## Start Given records
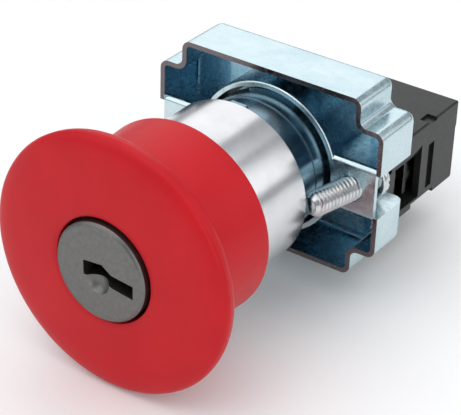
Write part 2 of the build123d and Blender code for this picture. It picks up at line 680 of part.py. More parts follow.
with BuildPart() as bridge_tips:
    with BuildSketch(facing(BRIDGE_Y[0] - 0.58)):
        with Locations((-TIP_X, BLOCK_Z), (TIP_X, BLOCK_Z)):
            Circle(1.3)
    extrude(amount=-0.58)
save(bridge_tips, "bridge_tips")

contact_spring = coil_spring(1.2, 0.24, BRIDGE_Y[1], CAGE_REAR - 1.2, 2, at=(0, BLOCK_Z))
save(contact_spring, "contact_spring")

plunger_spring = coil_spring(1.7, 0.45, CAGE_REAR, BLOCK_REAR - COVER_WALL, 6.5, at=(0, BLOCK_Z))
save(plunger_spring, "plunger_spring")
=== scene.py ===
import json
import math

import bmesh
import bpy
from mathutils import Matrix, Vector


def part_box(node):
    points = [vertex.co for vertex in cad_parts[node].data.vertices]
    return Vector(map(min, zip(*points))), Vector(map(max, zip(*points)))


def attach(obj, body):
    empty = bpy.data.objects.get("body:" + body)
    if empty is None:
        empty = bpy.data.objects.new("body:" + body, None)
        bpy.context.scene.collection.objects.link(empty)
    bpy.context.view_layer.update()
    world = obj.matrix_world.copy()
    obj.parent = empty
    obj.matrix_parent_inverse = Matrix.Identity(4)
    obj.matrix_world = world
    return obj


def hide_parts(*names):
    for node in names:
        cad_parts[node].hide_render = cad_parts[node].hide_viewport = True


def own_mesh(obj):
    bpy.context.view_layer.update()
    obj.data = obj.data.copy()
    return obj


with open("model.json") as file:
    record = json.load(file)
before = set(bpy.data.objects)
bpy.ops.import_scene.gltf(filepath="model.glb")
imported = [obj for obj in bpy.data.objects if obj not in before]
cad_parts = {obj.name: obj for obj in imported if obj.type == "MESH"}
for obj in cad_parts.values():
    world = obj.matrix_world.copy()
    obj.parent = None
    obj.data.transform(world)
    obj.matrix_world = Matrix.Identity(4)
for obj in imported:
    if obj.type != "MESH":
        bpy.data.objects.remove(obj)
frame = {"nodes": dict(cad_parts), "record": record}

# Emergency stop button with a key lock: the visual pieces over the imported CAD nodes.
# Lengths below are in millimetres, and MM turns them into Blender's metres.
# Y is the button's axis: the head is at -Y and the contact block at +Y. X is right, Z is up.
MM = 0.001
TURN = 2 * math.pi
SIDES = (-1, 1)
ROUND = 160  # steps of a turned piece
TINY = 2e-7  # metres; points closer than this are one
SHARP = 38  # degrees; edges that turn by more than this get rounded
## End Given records
## Start Given records
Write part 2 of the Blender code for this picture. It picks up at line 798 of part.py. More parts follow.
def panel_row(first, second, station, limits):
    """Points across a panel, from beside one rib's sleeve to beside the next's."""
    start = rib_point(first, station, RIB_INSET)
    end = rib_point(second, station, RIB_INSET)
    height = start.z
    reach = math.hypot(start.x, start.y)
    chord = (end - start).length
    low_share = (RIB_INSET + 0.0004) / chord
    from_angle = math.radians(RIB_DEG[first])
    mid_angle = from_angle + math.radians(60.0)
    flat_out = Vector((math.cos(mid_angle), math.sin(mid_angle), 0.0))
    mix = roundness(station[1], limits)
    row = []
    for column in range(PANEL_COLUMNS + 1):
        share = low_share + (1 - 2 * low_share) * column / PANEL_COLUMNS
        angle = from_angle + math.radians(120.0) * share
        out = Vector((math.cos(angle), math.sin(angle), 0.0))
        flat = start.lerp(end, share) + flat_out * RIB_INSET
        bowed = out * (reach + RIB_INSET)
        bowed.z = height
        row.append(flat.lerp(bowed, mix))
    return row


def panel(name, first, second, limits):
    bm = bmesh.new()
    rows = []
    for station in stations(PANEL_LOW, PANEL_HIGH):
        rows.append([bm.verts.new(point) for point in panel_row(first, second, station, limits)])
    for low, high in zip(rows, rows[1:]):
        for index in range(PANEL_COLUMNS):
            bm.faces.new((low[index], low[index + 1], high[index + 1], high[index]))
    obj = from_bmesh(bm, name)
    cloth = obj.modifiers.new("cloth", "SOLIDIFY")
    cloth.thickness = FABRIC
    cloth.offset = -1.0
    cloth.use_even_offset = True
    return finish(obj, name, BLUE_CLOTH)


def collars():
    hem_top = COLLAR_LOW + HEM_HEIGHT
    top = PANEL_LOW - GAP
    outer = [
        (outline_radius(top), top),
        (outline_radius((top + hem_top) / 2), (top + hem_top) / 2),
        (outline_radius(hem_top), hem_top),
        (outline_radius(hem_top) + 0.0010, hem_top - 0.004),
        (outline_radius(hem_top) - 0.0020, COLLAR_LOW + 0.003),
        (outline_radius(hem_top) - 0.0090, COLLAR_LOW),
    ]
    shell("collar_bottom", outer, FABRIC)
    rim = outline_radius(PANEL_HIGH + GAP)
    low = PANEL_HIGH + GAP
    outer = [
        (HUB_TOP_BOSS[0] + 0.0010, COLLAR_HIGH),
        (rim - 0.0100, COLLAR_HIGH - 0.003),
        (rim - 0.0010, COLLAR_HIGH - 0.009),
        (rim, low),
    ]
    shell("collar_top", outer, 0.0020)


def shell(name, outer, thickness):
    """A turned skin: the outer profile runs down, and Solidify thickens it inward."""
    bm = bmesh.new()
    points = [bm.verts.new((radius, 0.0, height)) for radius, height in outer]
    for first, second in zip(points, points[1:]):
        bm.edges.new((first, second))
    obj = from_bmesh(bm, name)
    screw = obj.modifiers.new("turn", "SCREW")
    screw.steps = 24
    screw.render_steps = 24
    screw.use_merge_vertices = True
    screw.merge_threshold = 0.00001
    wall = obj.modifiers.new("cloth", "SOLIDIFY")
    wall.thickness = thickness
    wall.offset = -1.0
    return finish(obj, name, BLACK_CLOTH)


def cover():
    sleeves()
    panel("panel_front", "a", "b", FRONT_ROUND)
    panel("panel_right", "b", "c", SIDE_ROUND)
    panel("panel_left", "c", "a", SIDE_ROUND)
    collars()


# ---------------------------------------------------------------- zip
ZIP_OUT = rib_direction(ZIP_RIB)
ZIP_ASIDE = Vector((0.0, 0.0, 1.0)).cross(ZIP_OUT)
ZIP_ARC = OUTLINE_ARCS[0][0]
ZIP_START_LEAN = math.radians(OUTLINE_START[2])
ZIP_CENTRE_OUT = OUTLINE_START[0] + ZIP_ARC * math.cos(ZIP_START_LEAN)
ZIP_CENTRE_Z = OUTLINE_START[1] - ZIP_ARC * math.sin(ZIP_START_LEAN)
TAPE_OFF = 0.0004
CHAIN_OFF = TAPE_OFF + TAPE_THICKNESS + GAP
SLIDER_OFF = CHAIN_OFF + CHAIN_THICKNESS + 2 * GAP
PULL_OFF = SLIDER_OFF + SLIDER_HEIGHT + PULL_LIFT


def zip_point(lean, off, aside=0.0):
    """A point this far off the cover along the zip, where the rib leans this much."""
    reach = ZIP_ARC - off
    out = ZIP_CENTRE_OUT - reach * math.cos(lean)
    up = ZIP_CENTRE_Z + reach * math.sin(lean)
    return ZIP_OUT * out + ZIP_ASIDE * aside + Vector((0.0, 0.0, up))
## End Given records
◆ The task
Both the line with "Write part 2 of the build123d" and the line with "for node in" belong in the answer; write them out exactly, with every line between.

◆ Reply
Write part 2 of the build123d and Blender code for this picture. It picks up at line 680 of part.py. More parts follow.
with BuildPart() as bridge_tips:
    with BuildSketch(facing(BRIDGE_Y[0] - 0.58)):
        with Locations((-TIP_X, BLOCK_Z), (TIP_X, BLOCK_Z)):
            Circle(1.3)
    extrude(amount=-0.58)
save(bridge_tips, "bridge_tips")

contact_spring = coil_spring(1.2, 0.24, BRIDGE_Y[1], CAGE_REAR - 1.2, 2, at=(0, BLOCK_Z))
save(contact_spring, "contact_spring")

plunger_spring = coil_spring(1.7, 0.45, CAGE_REAR, BLOCK_REAR - COVER_WALL, 6.5, at=(0, BLOCK_Z))
save(plunger_spring, "plunger_spring")
=== scene.py ===
import json
import math

import bmesh
import bpy
from mathutils import Matrix, Vector


def part_box(node):
    points = [vertex.co for vertex in cad_parts[node].data.vertices]
    return Vector(map(min, zip(*points))), Vector(map(max, zip(*points)))


def attach(obj, body):
    empty = bpy.data.objects.get("body:" + body)
    if empty is None:
        empty = bpy.data.objects.new("body:" + body, None)
        bpy.context.scene.collection.objects.link(empty)
    bpy.context.view_layer.update()
    world = obj.matrix_world.copy()
    obj.parent = empty
    obj.matrix_parent_inverse = Matrix.Identity(4)
    obj.matrix_world = world
    return obj


def hide_parts(*names):
    for node in names:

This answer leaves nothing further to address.